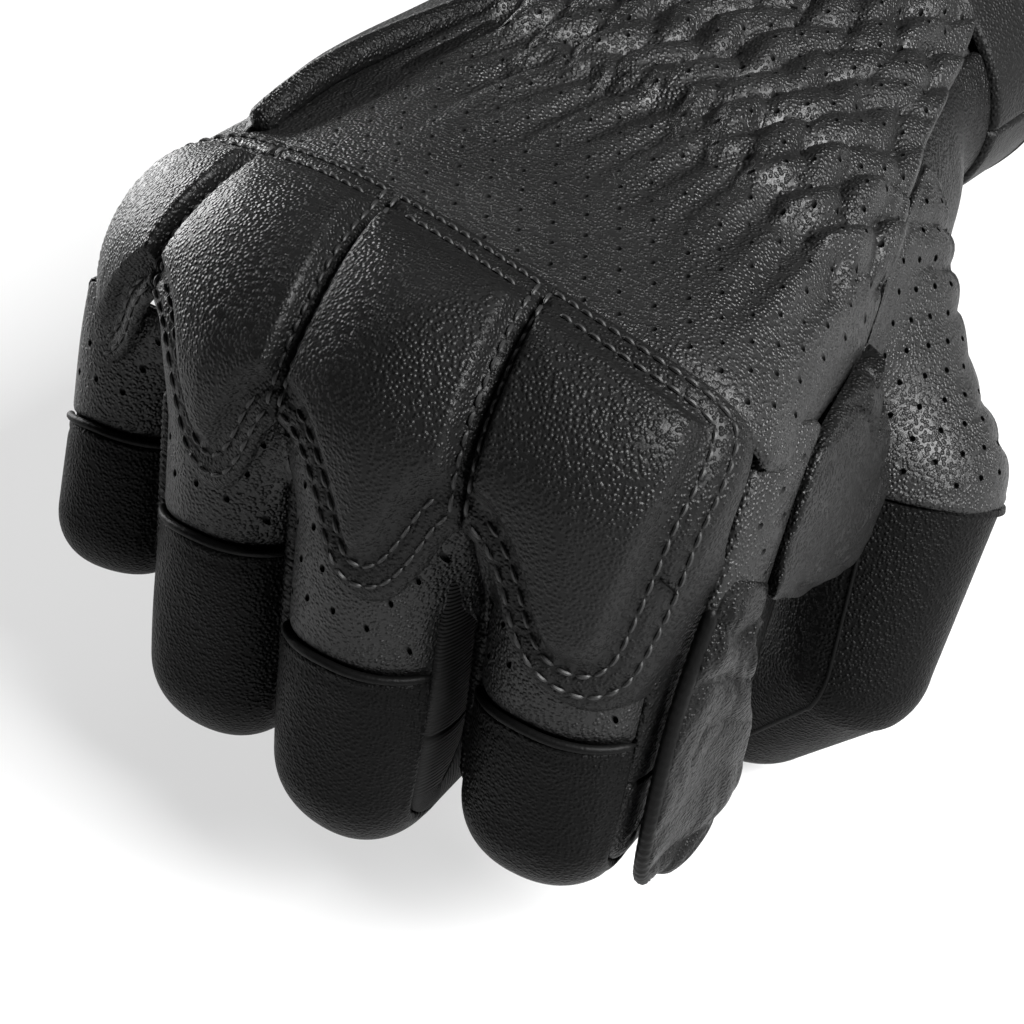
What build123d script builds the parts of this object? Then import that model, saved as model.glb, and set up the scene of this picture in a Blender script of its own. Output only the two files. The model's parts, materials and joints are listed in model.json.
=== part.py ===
from build123d import *
import os
from dataclasses import dataclass
from math import cos, radians, sin, tan

# Right-hand short leather riding glove, shaped as a loose fist.  Millimetres.
# Origin: centre of the wrist opening.  +Y runs out of the wrist, so the knuckles
# point along -Y.  +X is the thumb side and +Z stands on the back of the hand.

# ---- driving dimensions ----
LEATHER = 1.3            # wall of a leather panel with its backing
LINING = 0.6             # inner fabric layer
LINING_SETBACK = 2.0     # the lining ends this far inside the wrist opening
BODY_GAP = 0.3           # half the play left at each finger joint
HAND_ROUND = 0.46        # corner radius of the hand section, as a share of its height
CUFF_LENGTH = 17.0       # cuff band, from the wrist opening forwards
SHIRRING_END = 70.0      # front end of the gathered wrist zone
BACK_TOP_Z = 4.0         # seam height between back panel and the side panels
PALM_SIDE_Z = -6.0       # seam height between side panels and the palm
BINDING = 1.0            # how far the bound edge of the cuff stands proud
HAND_FRONT_Y = -109.0    # front end of the back-of-hand panel
SIDE_FRONT_Y = -107.0    # front end of the side panels and the web gusset
PALM_FRONT_Y = -98.0     # front end of the palm panel and the lining
GUSSET_REAR_Y = -60.0    # seam between the thumb web gusset and the inner side panel
SIDE_INNER_X = 20.0      # side pieces of the thumb side lie beyond this
GUARD_THICK = 1.2        # base leather of the knuckle guard
GUARD_FLOOR_Z = 7.0      # the guard base keeps to the back of the hand above this
GUARD_BACK_Y = -98.0     # rear seam of the knuckle guard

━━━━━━

■ **EXERCISE DIRECTIONS**
In the listing above, please print only the lines from the first one to the line where "# point along" appears, exactly as written, both of those lines included.

■ **OUTPUT BELOW**
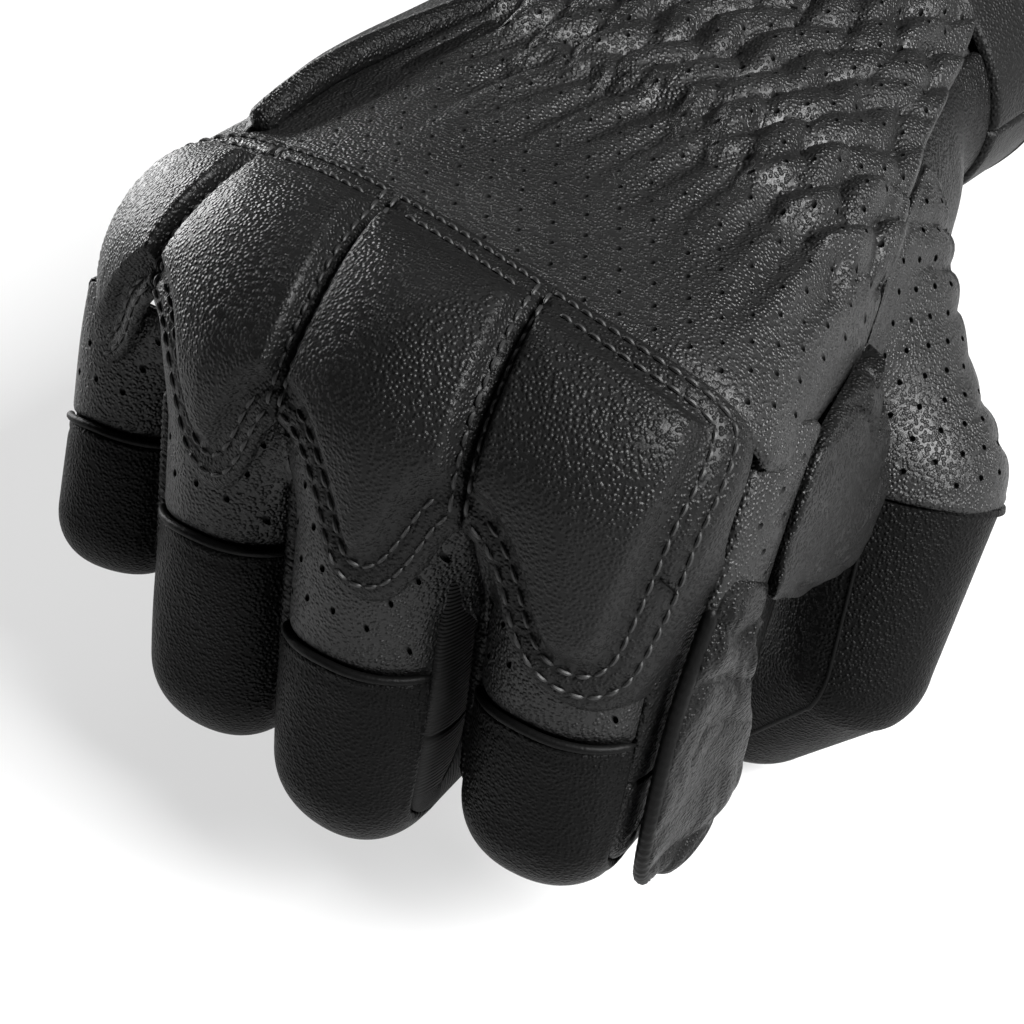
What build123d script builds the parts of this object? Then import that model, saved as model.glb, and set up the scene of this picture in a Blender script of its own. Output only the two files. The model's parts, materials and joints are listed in model.json.
=== part.py ===
from build123d import *
import os
from dataclasses import dataclass
from math import cos, radians, sin, tan

# Right-hand short leather riding glove, shaped as a loose fist.  Millimetres.
# Origin: centre of the wrist opening.  +Y runs out of the wrist, so the knuckles
# point along -Y.  +X is the thumb side and +Z stands on the back of the hand.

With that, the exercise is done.